I apologize in advance for any ranting I might do. If it weren't for
iTunes, I wouldn't use Windows.
I installed a BIOS update from HP and then followed up with an upgrade
from Windows 8 to Windows 8.1. Upon reboot, I went right to Windows
instead of getting my gummiboot screen. No problem: ESC then F9 during
re-boot gave me my linux boot options. Everything started normally, but
then the booting stopped. The following are the last three lines of the
screen:
sh: cannot set terminal process group (-1): Inappropriate ioctl for device
sh: no job control in this shell
sh-4.2# [with a blinking cursor]
The rest of the screen output told me that the kernel had begun to boot
normally: there were four penguins so "it saw" all the cores on my
processor, devtempfs had been mounted, all of my partitions had been
identified and the the three lines before what I typed above had to do
with freeing unused kernel memory and write protecting read only data.
There is one line that got my attention and could point to the problem:
BIOS EDD facility v. 0.16 2004-Jun-25, 0 drives found
I've never "studied" the output of the LFS boot this closely and that
above line could have been there every time I booted. But I had just
updated my BIOS and the "0 drives found" got my attention.
I think I have two situations. First, Windows over wrote the
bootloader--in retrospect I know that is "normal" behavior--and I'm sure
I can fix it once I can boot into linux. Second, and I'm only guessing
here, I need to recompile the kernel because of the BIOS update. I
don't know why, but that's what my intuition is telling me. A third
possibility is that this combined process has done something to the EFI
variables which can also be fixed by recompiling the kernel.

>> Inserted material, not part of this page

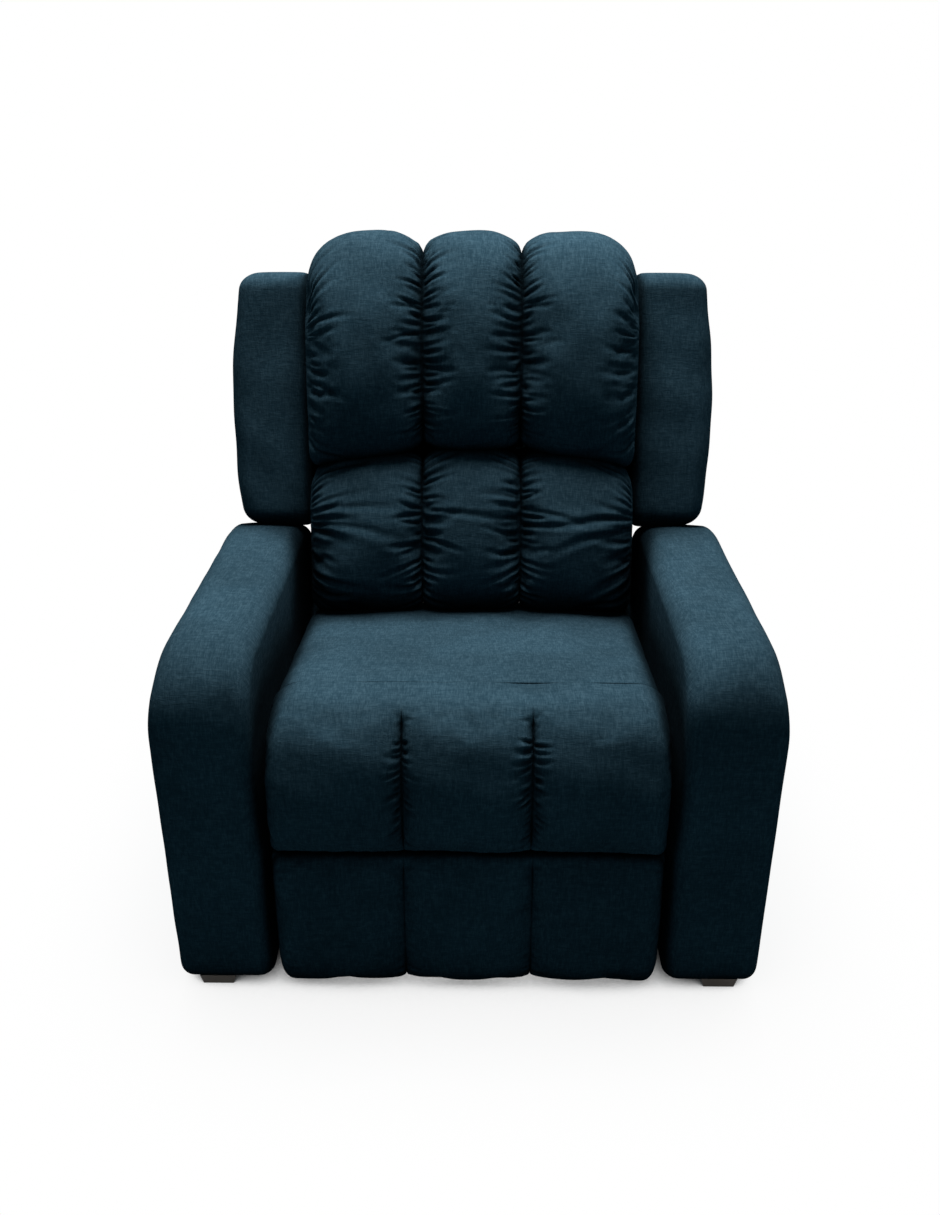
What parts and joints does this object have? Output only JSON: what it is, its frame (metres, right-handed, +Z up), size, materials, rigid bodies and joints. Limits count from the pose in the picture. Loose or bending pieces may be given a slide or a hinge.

Based on the screen output I have included here, I'm hoping that someone
can tell me that my approach is reasonable or identify another
"something" that I can look at or point me to some documentation that
will help me troubleshoot.
I first must download a livecd or livedvd image so I can burn it and
boot linux. I'm going to go with Ubuntu because I know it better than
any other distro. Downloading its image will take some time. [Of
course, it's quite reasonable for someone to ask me why I'm not using my
installed version of Ubuntu. I screwed up during my LFS-7.5 build and
forgot I was operating in the chroot environment and wiped out network
capability in Ubuntu with no way to fix it.]
Thanks in advance for any help in this area.